For large physical systems performing the integral over all possible priors can be challenging. For quantum circuits however it is straightforward - at each layer in the circuit there is a gate of low arity. The only states that can contribute are the states that when acted upon by that gate, give the target state.

This leads to a succinct backwardsEvaluate function for finding the amplitude of a given basis vector after applying a circuit:

<!--backwardsEvaluate circuit inital_state target_state-->
backwardsEvaluate [] i t = 
    | i == t    = 1.0
    | otherwise = 0.0
backwardsEvaluate (gate:xs) i t =
    let
        prior_states = (possiblePriors gate t)
    in let
        prior_amplitudes = map (backwardsEvaluate xs i) prior_states
    in
        -- the final amplitude is the sum of prior amplitudes
        -- multiplied by the action of the gate on the prior state
        sum (map (*) (zip prior_amplitudes (map gate prior_states)))

This function works in tandem with a forwards evaluator to get the action of a circuit on a inital state.

def simulate(circuit, state=0): # zero is the |00...00> state.
    for gate in circuit:
        sucessors = act(gate, circuit)
        amplitudes = map(backwardsEvaluate, sucessors)
        state = random.choices(sucessors,
                               weights=amplitudes.conj()*amplitudes, 
                               k=1)
    return state, amplitudes[sucessors.index(state)]

With a bit of work you can show that this function will return samples of the final state vector in proportion to the corresponding amplitude. This method also gives the true amplitude of that state so to sample the full vector you can call this function repeatedly until the absolute sum of amplitudes nears unity. Avoiding previously sampled elements of the state is a exercise for the reader!
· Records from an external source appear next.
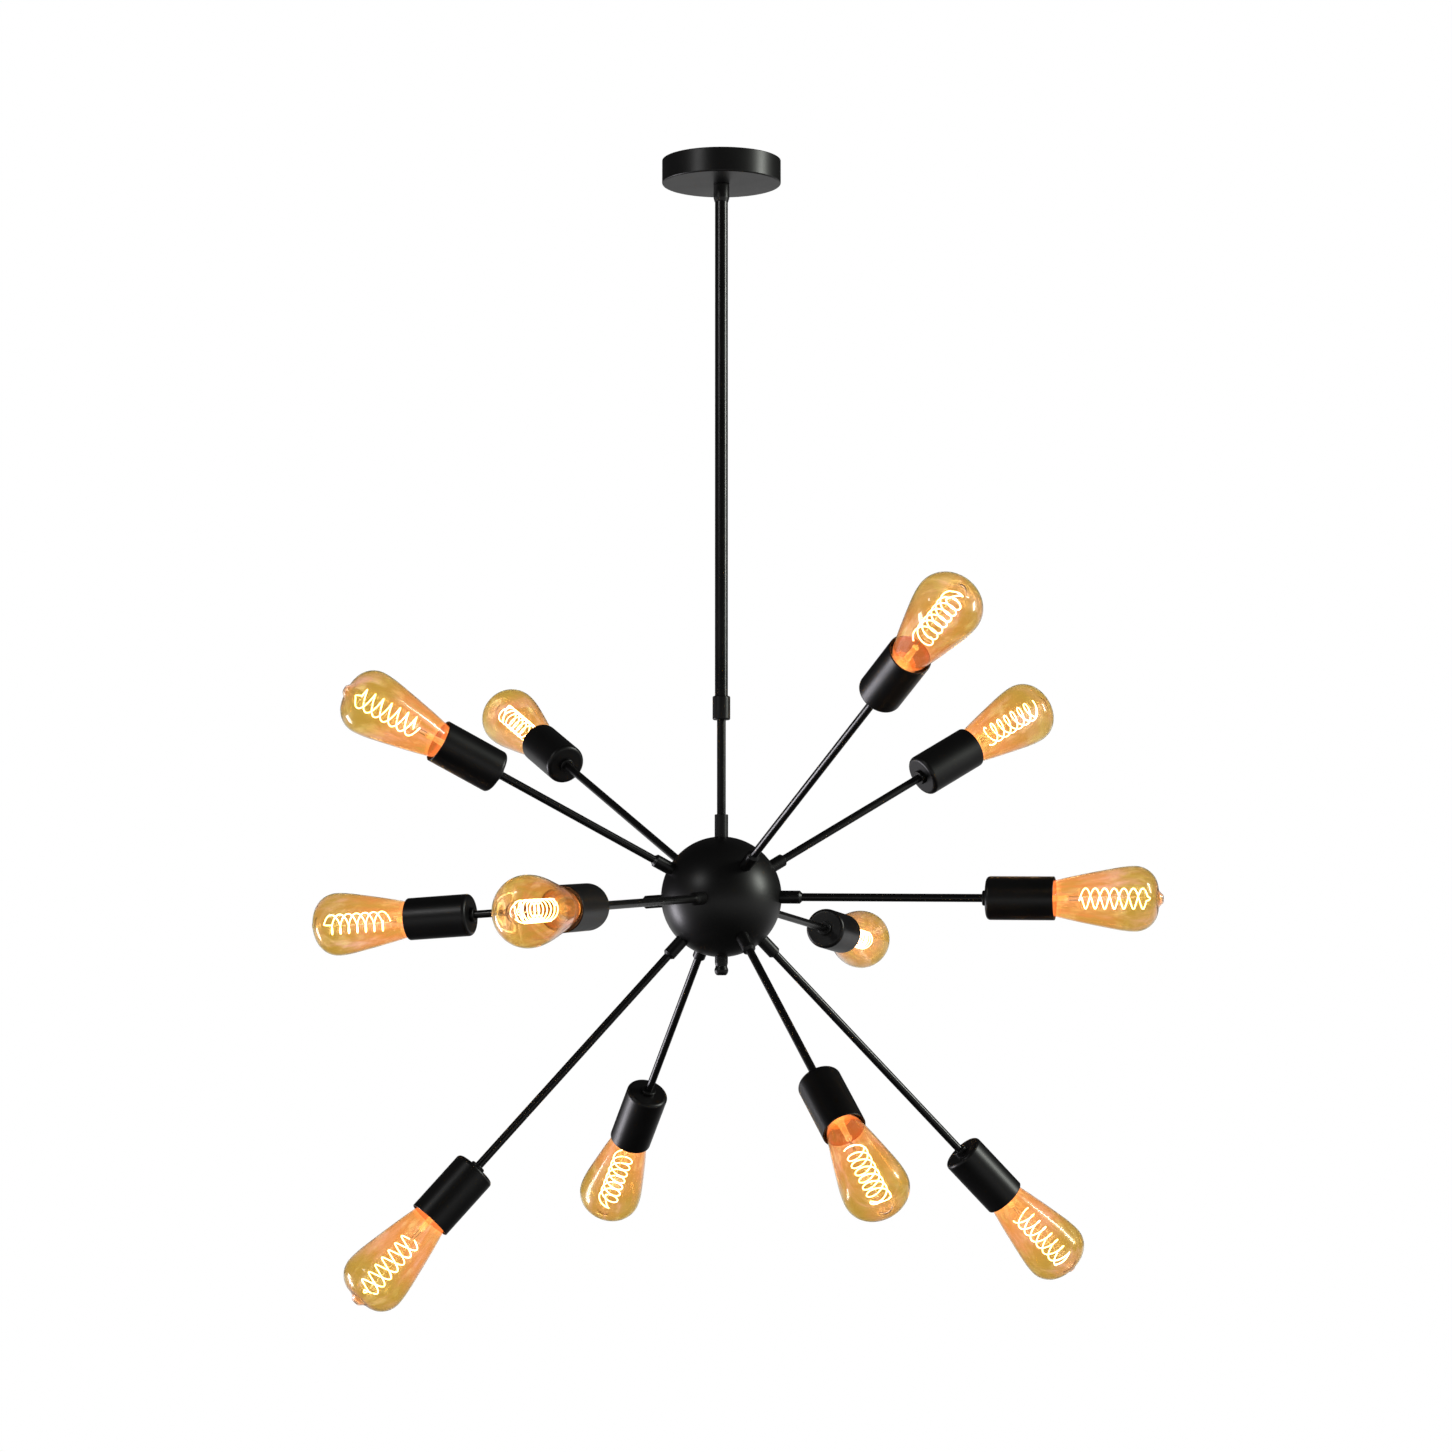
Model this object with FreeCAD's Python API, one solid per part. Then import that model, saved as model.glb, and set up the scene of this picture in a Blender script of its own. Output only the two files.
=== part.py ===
import FreeCAD, Part
import math
import os
from FreeCAD import Placement, Rotation, Vector

# A ceiling chandelier: a ball on a telescopic stem, with twelve straight arms that each end in a
# lamp cup and a bare tapered bulb. Millimetres. z = 0 is the ceiling, and the stem hangs down the
# Z axis. Each arm has its own axis through the middle of the ball.

# clearances
fit = 0.05              # a round piece in the bore that holds it, on the radius
loose = 0.3             # a piece that only has to pass, on the radius
end_gap = 0.1           # between the ends of two pieces that meet end to end
least_round = 0.2       # of an inner corner behind a thick wall

# ceiling bar
bar_length = 104.0
bar_width = 22.0
bar_thickness = 2.0
bar_drop = 8.0          # how far its middle hangs below the ceiling
bar_middle = 44.0       # length of that middle
bar_ramp = 4.0
slot_spacing = 78.0
slot_width = 5.2
slot_length = 16.0
ground_screw_x = 15.0
ground_screw_radius = 2.0
ground_head_radius = 3.8
ground_head_height = 2.4
ground_screw_reach = 3.0    # of its end above the bar

# hollow threaded nipple and its two nuts
nipple_radius = 5.145
nipple_bore = 3.6
nipple_above = 5.0      # above the bar's middle
nipple_in_tube = 15.0
nipple_nut_flats = 15.0
nipple_nut_height = 3.0

# canopy
canopy_radius = 60.0
canopy_height = 25.0
canopy_wall = 1.2
canopy_edge = 1.6       # rounding of its lower edge
canopy_ceiling_gap = 0.5
collar_radius = 8.0
collar_height = 18.0
collar_taper = 4.0      # height of the narrowed foot
collar_foot_radius = 7.0
grub_radius = 1.5

# telescopic stem
upper_tube_radius = 6.5
upper_tube_wall = 1.3
upper_tube_end = 560.0  # of its lower end below the ceiling
tube_collar_radius = 8.85
tube_collar_height = 24.0
tube_collar_overlap = 15.5  # of the collar on the upper tube
tube_collar_edge = 1.5
lower_tube_radius = 4.4
lower_tube_wall = 1.2
lower_tube_hidden = 366.0   # of the lower tube above the upper tube's lower end
lip_height = 1.0
bush_length = 14.0
cable_radius = 2.9

# ball
ball_drop = 745.0       # of its middle below the ceiling
ball_radius = 60.0
ball_wall = 3.0
ball_sleeve_radius = 6.75
ball_sleeve_height = 22.0
ball_nut_flats = 13.0
ball_nut_height = 4.0
nut_thread_end = 1.0    # of a thread past its nut
crimp_radius = 5.5
crimp_length = 20.0

# finial
finial_length = 18.0
finial_collar_radius = 6.5
finial_collar_height = 5.8
finial_neck_radius = 5.9
finial_neck_height = 9.4    # above the finial's foot
finial_knob_radius = 6.9
finial_knob_height = 5.0    # of its widest line above the foot
finial_foot_radius = 4.0
stud_radius = 3.0
stud_nut_flats = 10.0
stud_nut_height = 3.0

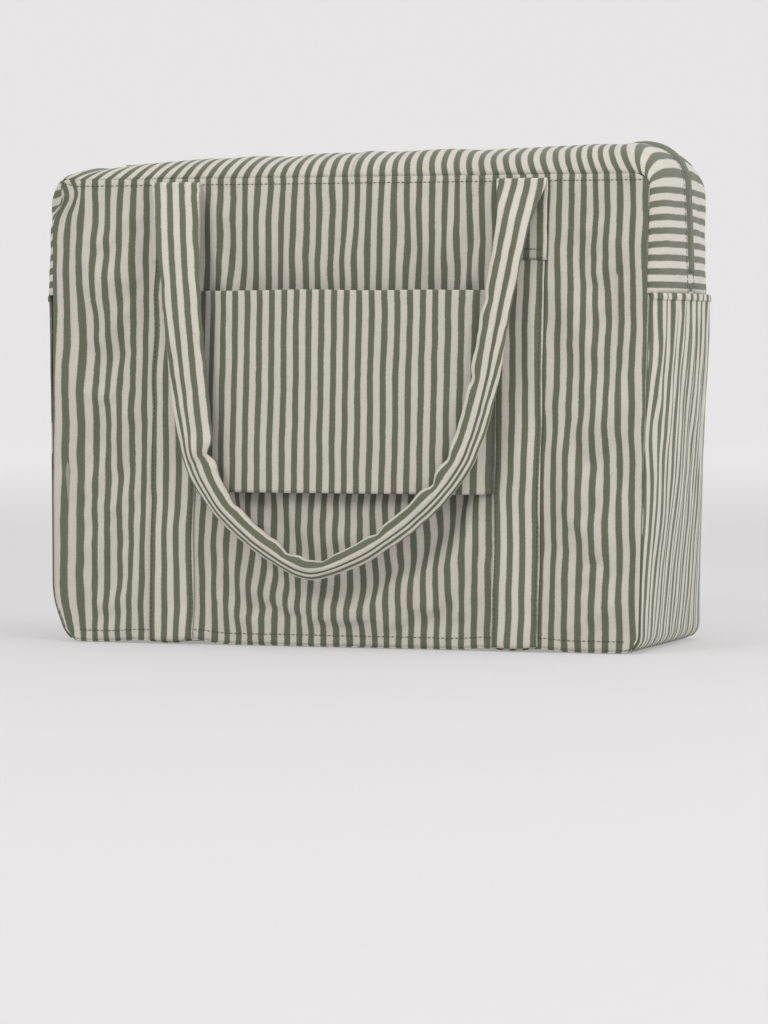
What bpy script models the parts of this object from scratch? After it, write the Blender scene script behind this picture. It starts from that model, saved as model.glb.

The forwards function is presented in Python in order to emphasise that this function is not performance critical. In fact, in our implementation this function runs on the Zynq ARM core with only backwardsEvaluate built in hardware.

Performance and tweaking

This method, if the backwardsEvaluate function runs in a depth-first manner, will use space linear in the depth of the circuit. The tradeoff is that circuit runtime becomes both exponential in width and depth. The runtime can be reduced to that of the naïve matrix multiplication method by memoizing backwardsEvaluate - and if the circuit contains separable states they will never appear in the cache resulting in memory use potentially lower than naïve methods.

The advantage this method poses for FPGA instantiation is that by distributing the recursive calls to backwardsEvaluate in the form of a tree caches can be inserted in ways that provide high physical locality of reference. This allows for very wide memory parallelism and a computational structure that can be mapped to any fabric layout or BRAM availability.

As compared to a direct matrix method this avoids a bottleneck on DRAM access, a key limiting factor for high performance FPGA designs.

The hardware

The FPGA modules are written in CλaSH, with a ad-hoc wiring generator in Python and a Verilator test suite. Functionality was also verified on a Xilinx Zynq chip at nearly 100MHz.

CλaSH generates synthesizable verilog from Haskell functions of type State -> Input -> (State, Output) where state is the full internal state of your module clock-to-clock. The type of the top-level function that the CPU calls is:

findamp_mealy_N :: KnownNat n => ModuleState n -> Input -> (ModuleState n, Output)

We use KnownNat to add compile-time parameters to the module. In this case, the modules maintain a stack of evaluations to complete and n is the size of this stack.

Benchmarks

The hardware design was validated on a Zynq development board running Linux. The target device was the xc7z020clg400 at a -1 speed grade. Due to area limitations, and in order to generate a fully entangled intermediate state, a circuit of width 4 and depth 12 was used. The full circuit executed in 3µs, with timing correctly predicted by the RTL model.

Scaling estimation

In order to scale the design to multiple FPGA blades, we need to consider the total bandwidth that may be consumed communicating between parts of the design.

Amazon offers the F1 instance type, making up to 8 FPGA blades consisting of Xilinx Ultrascale+ ZU9P FPGAs with 2586k LUTs. The blades are interconnected via a 400 Gbps bidirectional ring interconnect[@Amazon_EC2_F1_Instances]. In the worst case, a single blade may consist of many low-depth FindAmp modules, with minimum sized stack buffers.

If the modules are responsible for evaluations of depth 2, they will be able to process a new request every 11 cycles. For this design point, where the entire fabric is consuming bandwidth, the bandwidth requirement exceeds the available bandwidth by 70%. More reasonable layouts should therefore not be bandwidth limited on the Amazon FPGA service.